While it is quite common to test 100% of all parts, it is almost unheard of to test them over all conditions because this is simply prohibitive (for commercial or consumer-scale quantities). Instead, a narrower set of test specs is developed that is performed at one or, at most, a very small number of conditions. If the parts meet the narrower specs under the test conditions, then it is assumed that they will meet spec under the full range of test conditions (with an acceptably high expected pass rate). This results in an extremely low number of parts that ship that don't meet the full spec. The overwhelming majority of those parts will still be perfectly usable in the actual application they are put in and so only a tiny fraction of a very tiny fraction will cause problems and the tests are intended to make that fraction acceptable. For applications that are critical, more extensive tests are usually developed and often these are done either at the receiving point of the components or at some intermediate part of the assembly process, although it may be contracted back to the component manufacturer. This is quite expensive, so it is only done when needed and only on the actual parts that are involved (as opposed to the entire production run).
 

#12

Joined Nov 30, 2010
18,224
The overwhelming majority of those parts will still be perfectly usable in the actual application they are put in
The only time I did production runs, we found a 3% failure rate of new chips within 30 days.
You can decide if that's an underwhelming failure rate.
 

AnalogKid

Joined Aug 1, 2013
10,986
When do we need to take care of varying Hfe under?
In practical terms, you don't. Digital logic circuits such as yours are based on all transistors acting as saturated switches. There are no emitter resistors because emitter degeneration is exactly what you do not want. Emitter degeneration effectively reduces the gain of a transistor stage, and you want all transistors operating at maximum gain. As long as the collector current for each transistor is only 10 to 20 times greater than the base current, the transistors will be hard-saturated and Hfe variations due to temperature, aging, production variables, etc. never will be apparent in the circuit's operation.

ak
 

WBahn

Joined Mar 31, 2012
29,978
The only time I did production runs, we found a 3% failure rate of new chips within 30 days.
You can decide if that's an underwhelming failure rate.
For some things that might be pretty good and for others it might be abysmal. I can't decide based on the information I have whether it was underwhelming or not.

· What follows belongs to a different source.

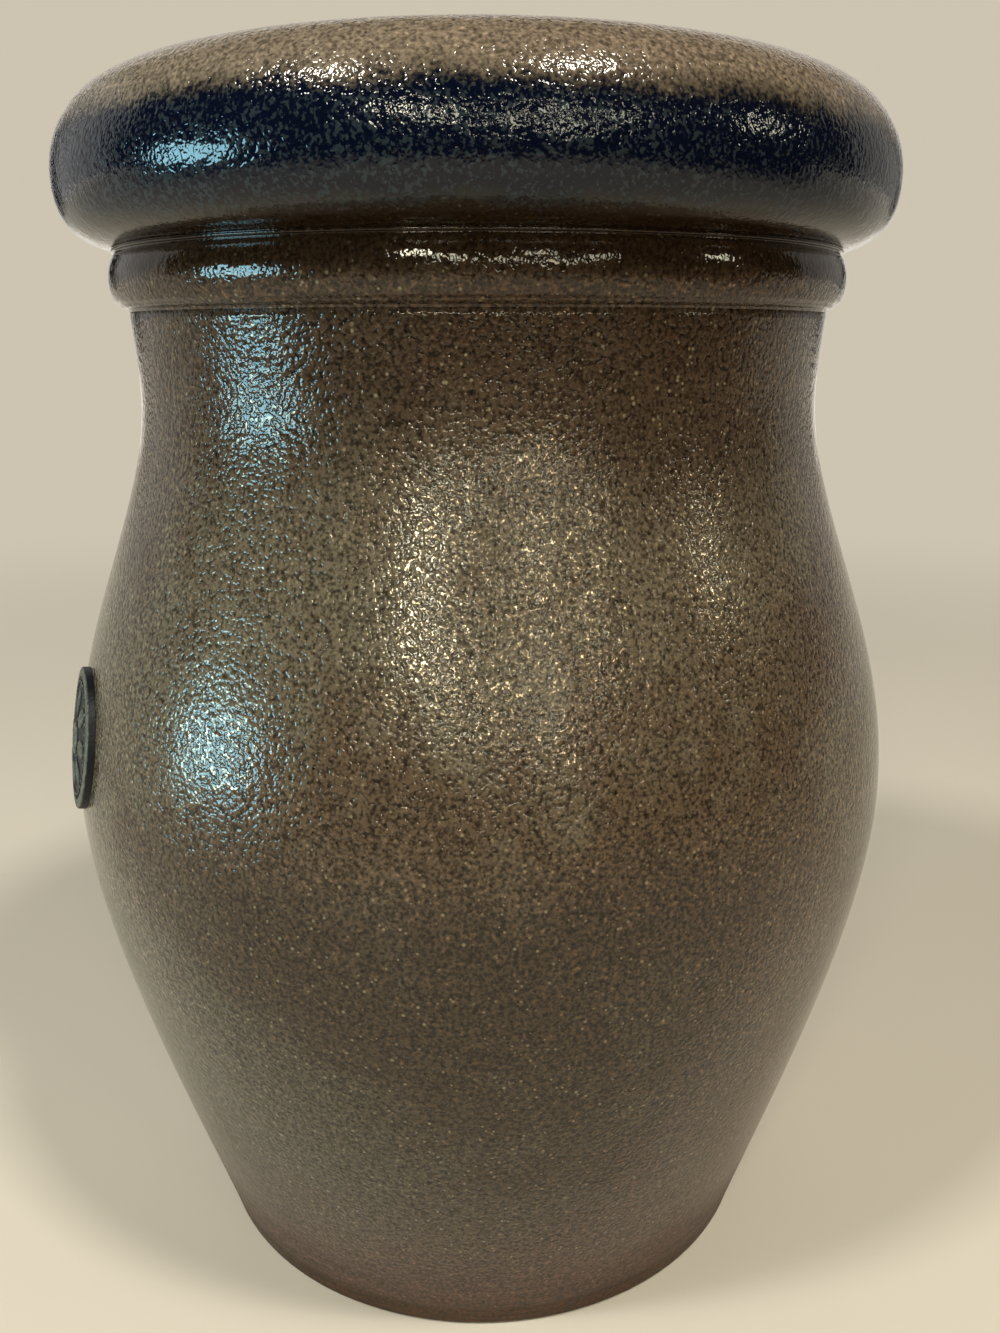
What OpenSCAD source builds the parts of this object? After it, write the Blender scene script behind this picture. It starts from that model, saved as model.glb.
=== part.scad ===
// A thrown stoneware fermenting crock: a body with a rolled rim and an inner gallery, a pressed clay
// medallion on its front, an inset lid with a knob, and two half-moon weights that hold the food down.
// Millimetres. +Z is up, the crock stands on z = 0, its axis is the Z axis and its front faces -Y.

/* [Body] */
// Height from the foot to the top of the rim
crock_h = 254; // [212:1:305]
// Radius of the foot where the wall starts
foot_r = 67; // [56:0.5:81]
// Lean of the lower wall, outward from upright
foot_lean = 16.7; // [10:0.1:20]
// Radius of the belly at its widest
belly_r = 93.5; // [78:0.5:113]
// Height of the belly's widest point
belly_z = 110; // [92:1:132]
// Radius of the waist, the narrowest part of the neck
waist_r = 73.7; // [61:0.1:88]
// Depth of the waist below the top of the rim
waist_drop = 58.4; // [49:0.1:70]
// Thickness of the wall from the foot to the waist
wall = 7.8; // [6.5:0.1:9.4]
// Thickness of the floor
floor_t = 9; // [7.5:0.1:11]
// Radius of the rounded corner between the floor and the wall inside
floor_corner = 7; // [5:0.5:9]

/* [Foot] */
// Height and depth of the bevel round the bottom edge
foot_bevel = 1; // [0.6:0.1:1.6]
// Width of the ring that the crock stands on
foot_ring_w = 9; // [7:0.5:12]
// Depth of the trimmed hollow inside the foot ring
foot_hollow = 1.5; // [1:0.1:2]
// Height of the line turned round the foot
foot_line_z = 4.4; // [3.5:0.1:6]

/* [Collar] */
// How far the neck has widened again where the collar starts
neck_flare = 1; // [0.5:0.1:2]
// How far the collar stands proud of the neck
collar_proud = 3.6; // [2.5:0.1:4.3]
// Height of the collar's rounded face
collar_h = 10; // [8.5:0.5:12]
// Bulge of the collar's face between its two edges
collar_bulge = 1.4; // [1.1:0.1:1.8]
// Height of the slope under the collar
collar_slope_h = 1.4; // [1:0.1:2]
// Height and width of the thin ridge between the collar and the rim
ridge_h = 0.5; // [0.4:0.1:0.7]
// Radius of the turning tool's tip, which leaves the thin lines
line_r = 0.6; // [0.5:0.1:0.8]
// Depth of the thin lines
line_depth = 0.35; // [0.2:0.05:0.45]

/* [Rim] */
// How far the rolled rim stands proud of the neck
rim_proud = 12.7; // [10.4:0.1:15]
// Height of the roll above its widest point
rim_up = 17.5; // [16:0.1:20]
// Height of the roll below its widest point, down to the ridge
rim_down = 13.1; // [11:0.1:15]
// Slope of the roll's underside where it leaves the ridge
rim_under_slope = 14; // [8:1:22]
// How far out the underside holds that slope
rim_under_run = 5.5; // [4:0.1:7]
// How far the roll hangs below its widest point before it turns in
rim_hang = 9.7; // [8:0.1:11]

/* [Gallery] */
// How far the gallery's wall lies inside the neck's outer face
gallery_inset = 8.2; // [7.5:0.1:10.2]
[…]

I also can't tell if the 3% was for chips that had passed initial testing, nor whether the 30 days was part of the testing plan or not to capture burn-in and infancy effects.
 

#12

Joined Nov 30, 2010
18,224
The 3% was for LM723 chips that worked in the first place. They passed the final inspection QC tests and the products were shipped to the customer. 3% of the products came back within 30 days with a dead chip.
 

WBahn

Joined Mar 31, 2012
29,978
The 3% was for LM723 chips that worked in the first place. They passed the final inspection QC tests and the products were shipped to the customer. 3% of the products came back within 30 days with a dead chip.
I would think that that would have been an unacceptable failure rate (and mode). Did they take steps to investigate and correct it?
 

#12

Joined Nov 30, 2010
18,224
Did they take steps to investigate and correct it?
No. I quit and went for the Laser Repair Depot job at a 30% pay increase, and the boss sold the company to some "real" engineers that couldn't specify a transformer core large enough to hold all the windings. That was a good time to get out of Dodge!